We visited Caley and her mother this morning in Attawapiskat. They live with Caley’s dad in a one bedroom shack, which is kept warm with a wood stove that leaks, the door shielded by a blanket to keep the cold air out. It is -23 out, with a steady north wind bringing clear, crisp weather. Caley’s house has no running water, and no toilet. There is a shared toilet and sink in the house next door.

Caley’s little face and presence on that bed stays with me still. What will her life be like? If it takes a village to help a child, it takes a country to help a village.

1,800 people live in Attawapiskat, one of several isolated Cree communities on the James Bay coast north west of Moose Factory. More than half the people are under the age of 24. The community got running water and sewage treatment thanks to a federal-provincial agreement signed in the early ’90’s (a time familiar to me), but it doesn’t cover all the houses.

Attawapiskat - Photo from Liberal PartyThe housing backlog is nothing short of catastrophic – old houses needing to be fixed up, mould and rot are widespread, and overcrowding is rampant.

Chief Theresa Spence, who had the guts to declare a state of emergency and who is trying to deal with some challenges of the immediate past, greeted us warmly together with Co-manager Clayton Kennedy, who knows and understands the “numbers”.

We visited old and new housing, (21 to a two bedroom house), and got a sense of the good, the bad, and the really ugly.

Visited the Healing Lodge built with money from the Aboriginal Healing and Wellness Centre (a legacy of Rae government in the ’90’s) – beautiful structure hasn’t been funded for operations – no running water, needs better heating.

Red Cross and Ontario emergency teams impressive, most urgent cases will see some improvement when they move into healing lodge, but my fear is that southern complacency will set in once 22 modular homes arrive at the end January.

Yes, it’s an emergency, but let us understand the political dynamic at work. Harper uses the crisis to shift blame on to reserve leadership, and sends a clear signal to all other reserves – “open your mouths and complain and we’ll take you over…” ‘Third party manager’ such a euphemism, not a third party, but a direct hire of the colonial Harper administration, will just fire a bunch of people and declare victory.
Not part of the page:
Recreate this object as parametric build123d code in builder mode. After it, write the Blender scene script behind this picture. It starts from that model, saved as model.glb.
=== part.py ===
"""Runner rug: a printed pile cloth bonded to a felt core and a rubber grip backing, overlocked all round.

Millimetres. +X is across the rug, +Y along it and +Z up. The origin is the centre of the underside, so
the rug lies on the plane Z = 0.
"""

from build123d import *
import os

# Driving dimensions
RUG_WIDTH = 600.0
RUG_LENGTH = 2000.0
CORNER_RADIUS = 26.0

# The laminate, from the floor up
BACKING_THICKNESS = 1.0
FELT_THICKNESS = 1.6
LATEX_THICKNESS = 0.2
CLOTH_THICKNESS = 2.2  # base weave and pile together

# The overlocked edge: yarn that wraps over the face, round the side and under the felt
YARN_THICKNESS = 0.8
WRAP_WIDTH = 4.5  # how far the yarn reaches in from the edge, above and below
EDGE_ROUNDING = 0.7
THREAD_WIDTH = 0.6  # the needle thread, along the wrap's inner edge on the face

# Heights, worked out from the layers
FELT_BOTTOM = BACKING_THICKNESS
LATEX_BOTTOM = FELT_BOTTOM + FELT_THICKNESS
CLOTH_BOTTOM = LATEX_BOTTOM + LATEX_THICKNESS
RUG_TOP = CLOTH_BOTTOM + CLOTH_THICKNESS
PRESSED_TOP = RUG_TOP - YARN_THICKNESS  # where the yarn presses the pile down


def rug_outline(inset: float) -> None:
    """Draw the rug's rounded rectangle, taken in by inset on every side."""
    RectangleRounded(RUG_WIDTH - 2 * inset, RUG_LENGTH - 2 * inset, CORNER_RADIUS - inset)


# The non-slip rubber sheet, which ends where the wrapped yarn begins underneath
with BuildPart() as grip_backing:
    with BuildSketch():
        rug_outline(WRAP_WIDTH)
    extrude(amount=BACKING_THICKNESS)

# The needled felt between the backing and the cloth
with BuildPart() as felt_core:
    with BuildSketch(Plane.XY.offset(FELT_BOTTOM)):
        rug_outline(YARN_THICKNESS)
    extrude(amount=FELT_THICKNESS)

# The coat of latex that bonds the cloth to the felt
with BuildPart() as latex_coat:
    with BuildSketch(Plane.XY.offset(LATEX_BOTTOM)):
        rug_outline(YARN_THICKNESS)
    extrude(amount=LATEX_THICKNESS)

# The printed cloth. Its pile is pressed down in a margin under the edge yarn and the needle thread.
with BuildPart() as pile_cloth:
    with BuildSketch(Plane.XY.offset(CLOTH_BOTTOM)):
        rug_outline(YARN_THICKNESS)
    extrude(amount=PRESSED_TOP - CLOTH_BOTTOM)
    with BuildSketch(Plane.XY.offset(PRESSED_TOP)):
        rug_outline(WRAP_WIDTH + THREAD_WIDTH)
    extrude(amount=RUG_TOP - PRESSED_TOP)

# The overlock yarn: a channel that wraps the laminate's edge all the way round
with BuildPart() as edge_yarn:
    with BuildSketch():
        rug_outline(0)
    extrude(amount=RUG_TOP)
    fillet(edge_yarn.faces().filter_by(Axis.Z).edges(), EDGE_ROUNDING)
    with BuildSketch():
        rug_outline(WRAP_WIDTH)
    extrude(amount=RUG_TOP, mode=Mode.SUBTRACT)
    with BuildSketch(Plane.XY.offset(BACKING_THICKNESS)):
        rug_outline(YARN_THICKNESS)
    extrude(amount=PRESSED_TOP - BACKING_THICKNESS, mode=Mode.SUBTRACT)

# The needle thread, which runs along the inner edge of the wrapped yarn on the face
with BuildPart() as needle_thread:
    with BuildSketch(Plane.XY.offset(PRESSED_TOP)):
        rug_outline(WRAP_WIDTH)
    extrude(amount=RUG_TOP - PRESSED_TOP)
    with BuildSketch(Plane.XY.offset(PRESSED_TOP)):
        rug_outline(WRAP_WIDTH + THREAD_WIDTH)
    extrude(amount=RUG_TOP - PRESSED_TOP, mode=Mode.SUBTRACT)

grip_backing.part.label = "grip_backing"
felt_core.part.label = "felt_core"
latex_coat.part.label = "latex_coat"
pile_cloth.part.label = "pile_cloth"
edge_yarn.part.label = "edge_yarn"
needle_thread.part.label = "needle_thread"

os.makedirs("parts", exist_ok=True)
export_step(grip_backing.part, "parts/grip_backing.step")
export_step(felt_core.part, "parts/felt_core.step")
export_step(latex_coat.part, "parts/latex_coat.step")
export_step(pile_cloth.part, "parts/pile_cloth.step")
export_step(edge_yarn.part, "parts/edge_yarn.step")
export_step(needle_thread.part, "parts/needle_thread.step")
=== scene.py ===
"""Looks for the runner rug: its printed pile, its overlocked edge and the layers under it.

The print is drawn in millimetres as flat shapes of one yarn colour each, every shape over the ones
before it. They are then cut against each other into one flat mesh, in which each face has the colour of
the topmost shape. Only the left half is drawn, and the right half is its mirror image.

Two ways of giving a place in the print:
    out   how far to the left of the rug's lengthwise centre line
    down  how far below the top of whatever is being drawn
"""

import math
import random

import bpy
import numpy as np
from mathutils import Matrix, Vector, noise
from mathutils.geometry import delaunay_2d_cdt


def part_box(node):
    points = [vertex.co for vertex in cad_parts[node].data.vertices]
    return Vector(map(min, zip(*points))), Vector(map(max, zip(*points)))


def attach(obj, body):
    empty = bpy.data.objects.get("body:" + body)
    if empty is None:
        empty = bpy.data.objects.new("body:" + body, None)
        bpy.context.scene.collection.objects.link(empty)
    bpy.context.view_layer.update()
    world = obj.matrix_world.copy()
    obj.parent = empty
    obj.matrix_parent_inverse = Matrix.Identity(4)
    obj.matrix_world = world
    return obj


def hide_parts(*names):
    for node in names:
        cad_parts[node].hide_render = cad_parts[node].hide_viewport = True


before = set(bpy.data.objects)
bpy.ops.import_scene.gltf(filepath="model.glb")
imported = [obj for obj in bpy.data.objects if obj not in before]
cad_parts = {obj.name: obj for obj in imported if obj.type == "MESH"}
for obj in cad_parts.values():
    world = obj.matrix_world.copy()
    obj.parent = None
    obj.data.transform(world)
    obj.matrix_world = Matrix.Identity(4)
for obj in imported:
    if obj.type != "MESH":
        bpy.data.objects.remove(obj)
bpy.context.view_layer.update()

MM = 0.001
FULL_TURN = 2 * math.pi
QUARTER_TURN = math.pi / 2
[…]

The colonial administration has two levels of intervention – the first being the co-manager, who works with the band council. Clayton Kennedy admits there were some budget issues – but shows me how the Council itself has begun the changes that will lead to balance (more quickly than Jim Flaherty). The problem is not enough benefit from economic development, no resource sharing, and no change to colonial structures that have not really changed. Will there be a “Northern Spring”? Or an “occupy movement”? Don’t see how people who have been so marginalised and treated with such condescension and lack of respect will continue to just sit back and take it.

This community and hundreds like it have been “out there” in the awareness and consciousness of most Canadians. But now they are “right here”, on our screens, and next door in our communities as the barrier between aboriginal and non-aboriginal just breaks down.
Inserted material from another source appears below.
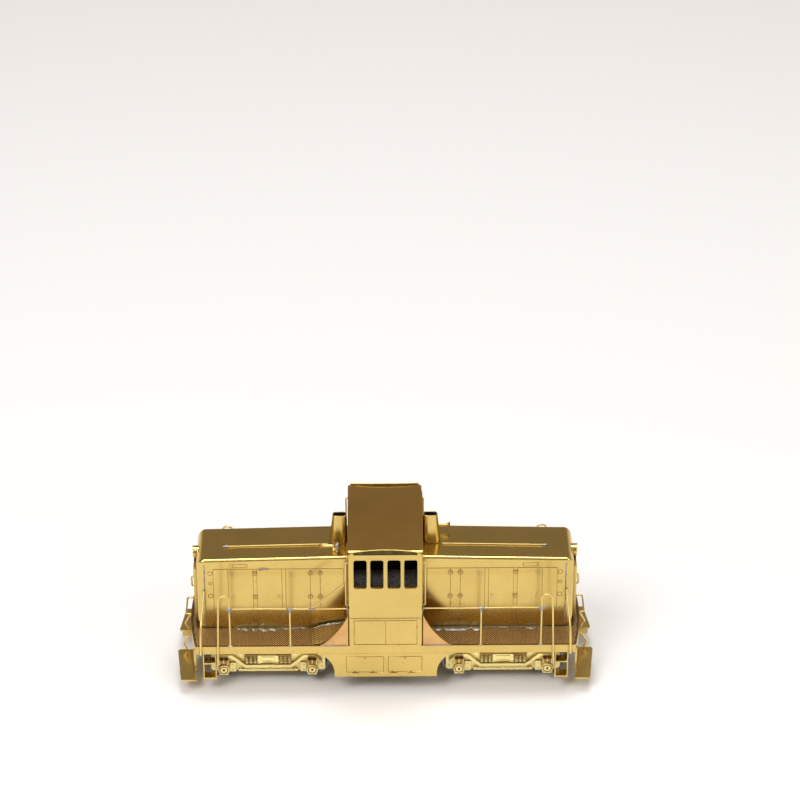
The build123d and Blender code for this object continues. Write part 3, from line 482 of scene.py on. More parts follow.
def tread_plate():
    """Raised lozenges over the walkways, the ramps and the end platforms."""
    ground = surface("frame_deck", "door_steps")
    edge_y = deck_high.y - PLAIN_EDGE
    corner_x = deck_high.x - PLATFORM_BOW - PLATFORM_MARGIN
    rows = int(2 * edge_y / (LOZENGE_PITCH[1] / 2))
    columns = int(2 * deck_high.x / LOZENGE_PITCH[0])
    bm = bmesh.new()
    for row in range(rows + 1):
        y = -edge_y + row * LOZENGE_PITCH[1] / 2
        reach = corner_x + PLATFORM_BOW * (1 - (y / edge_y) ** 2)
        for column in range(columns + 1):
            x = (column - columns / 2 + (0.5 if row % 2 else 0.0)) * LOZENGE_PITCH[0]
            by_hood = abs(x) < hood_high.x + HOOD_GAP[0] and abs(y) < hood_high.y + HOOD_GAP[1]
            by_cab = abs(x) < cab_high.x + CAB_GAP
            if abs(x) > reach or by_hood or by_cab:
                continue
            place, normal = ground(x, y)
            if place is None or normal.z < 0.5:
                continue
            along = Vector((normal.z, 0, -normal.x))
            across = normal.cross(along)
            corners = [along * -LOZENGE_HALF[0], across * -LOZENGE_HALF[1],
                       along * LOZENGE_HALF[0], across * LOZENGE_HALF[1]]
            root = place - normal * LOZENGE_ROOT
            crest = place + normal * LOZENGE_RISE
            skin(bm, [
                [bm.verts.new(root + corner) for corner in corners],
                [bm.verts.new(crest + corner * LOZENGE_TOP) for corner in corners],
            ])
    piece = new_piece("tread_plate", bm, TREAD, 20)
    attach(piece, "locomotive", "sheet_brass")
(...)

The Kelowna Accord was the product of a year and half’s worth of negotiation and discussion between the federal government, the provinces and territories and the aboriginal leadership across the country. Housing, infrastructure, water, education, and new structures of accountability were all there – real money fully booked in the 2005 budget, the one the Conservatives, Bloc, and NDP all decided to defeat.
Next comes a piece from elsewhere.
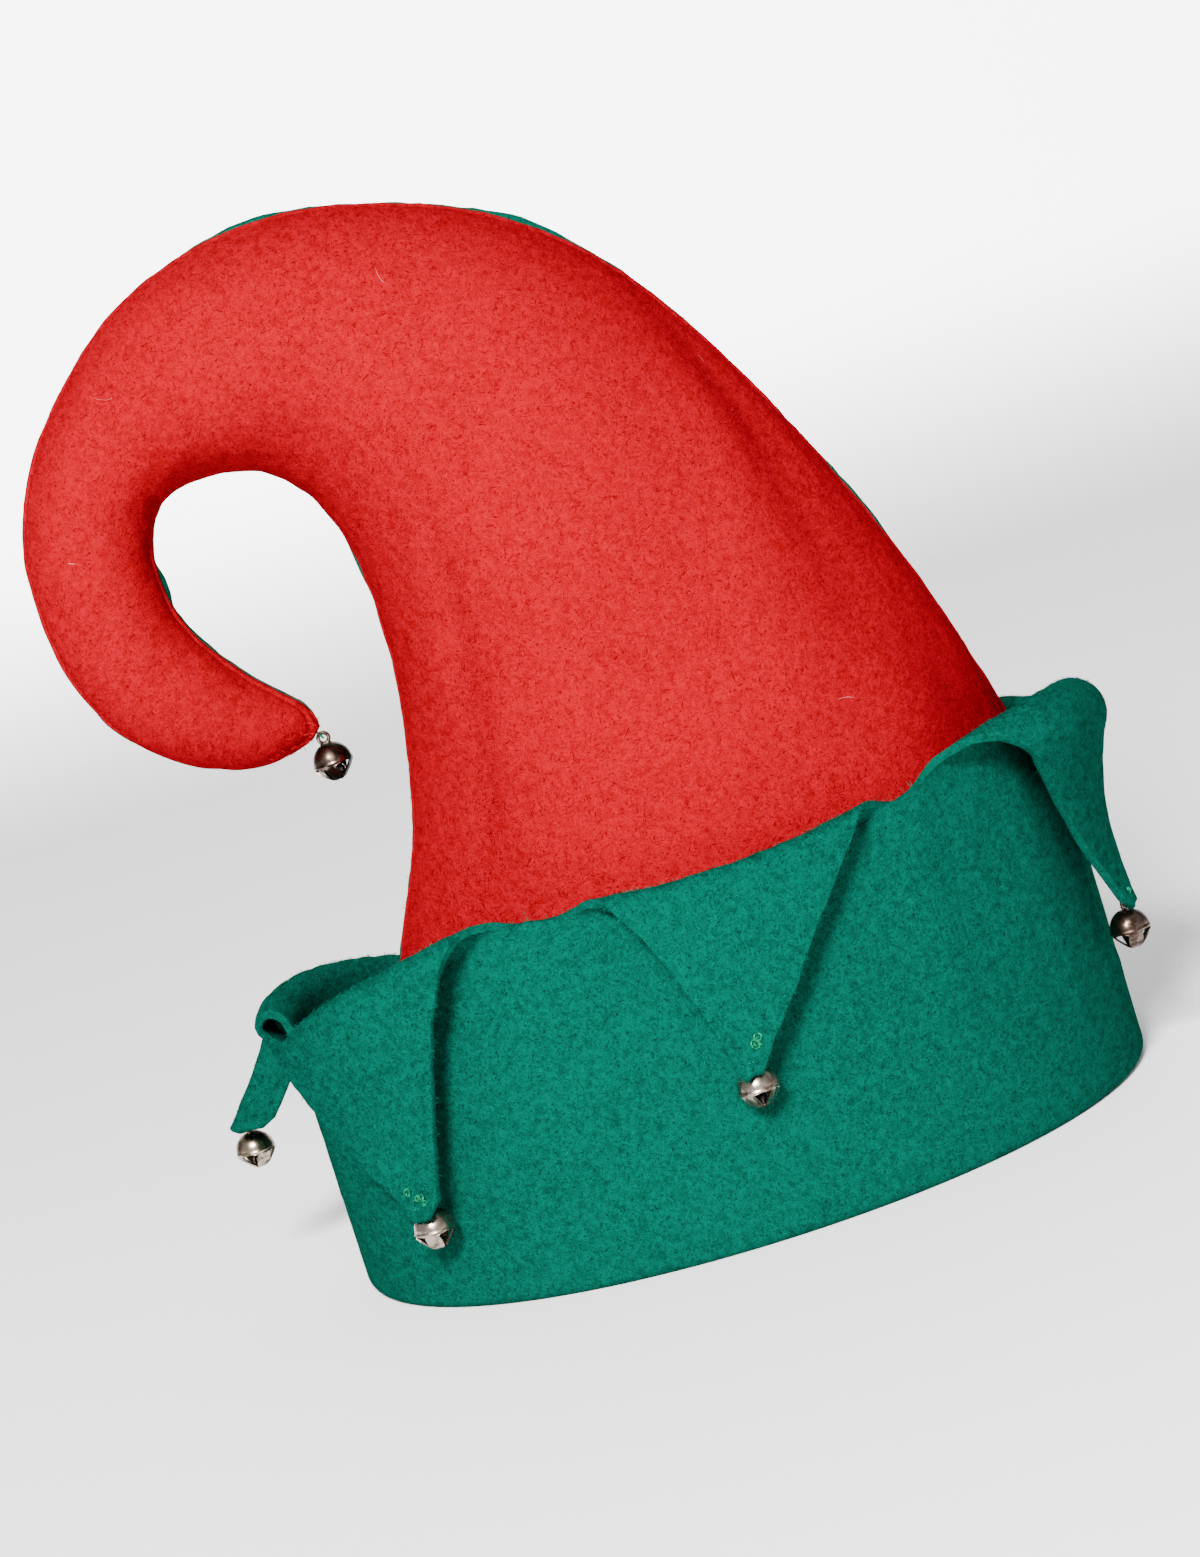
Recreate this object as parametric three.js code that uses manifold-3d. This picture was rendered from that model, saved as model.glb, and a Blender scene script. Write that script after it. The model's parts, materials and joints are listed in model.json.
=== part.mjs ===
// Elf hat: a two-panel felt crown with a curled peak, a felt cuff cut into six turned-down points,
// and a jingle bell on each point and on the end of the peak.
// Millimetres, +Z up, the hat stands on its rim at z = 0, and its red front faces -Y.

import * as THREE from 'three';
import { mergeVertices } from 'three/addons/utils/BufferGeometryUtils.js';
import Module from 'manifold-3d';

// Driving dimensions

const rimWidth = 198; // outside of the cuff at the rim, left to right
const rimDepth = 184; // outside of the cuff at the rim, front to back
const rimSquareness = 0.01; // how much wider than an ellipse the hat is at its four corners
const feltThickness = 2;
const clearance = 0.3; // between two pieces that touch
const bellRoom = 0.45; // between a bell and the felt round it

const bendHeight = 226; // rim to the crown's centre line at the top of the bend
const peakReach = 110; // middle of the rim to the centre line at the peak's far side

const cuffHeight = 88; // rim to the top of the folded points at the front
const cuffLean = 5.5; // how far the cuff leans in at the front and back, over its height
const lipHeight = 8; // the cuff's edge that is turned up inside the rim
const rimCorner = 1.3; // size of the rounded corners under the rim
const pointLength = 60; // cut length of a point, from its fold to its tip
const foldRadius = 3; // smallest fold of a point, to the middle of the felt

const bellDiameter = 10;
const bellWall = 0.5;
const slitWidth = 1;
const slitEnd = 0.5; // how far below a bell's middle its slits end
const slitHole = 2.6; // width of the hole where the two slits cross
const loopRadius = 1.3; // middle of the wire loop on a bell
const loopWire = 0.8; // thickness of that wire
const pelletDiameter = 3;
const peakBellTilt = -22; // degrees; the peak's bell leans on its thread, with its slits to the right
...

When Mr Harper took over, he threw Kyoto, Kelowna, and national child care out the door. So the underfunding in Attawapiskat for basic resources, and the absence in any initiatives on self-government and accountability, are his responsibility.

His calculated decision to “blame the victim” and to attack band management has to be exposed for what it is, a deliberate attempt to avoid any responsibility for his government’s neglect. And it’s not INAC or Minister Duncan, it’s Harper himself who saw a political problem and decided to turn the tables and blame the victim.

The court battle next week over the appointment of the colonial Harper administrator will be an interesting test.

These issues will not go away. The underlying question is this – can we find the political will to imagine different structures, to end the isolation and deprivation that has become a way of life, and to bring the country together behind a new strategy?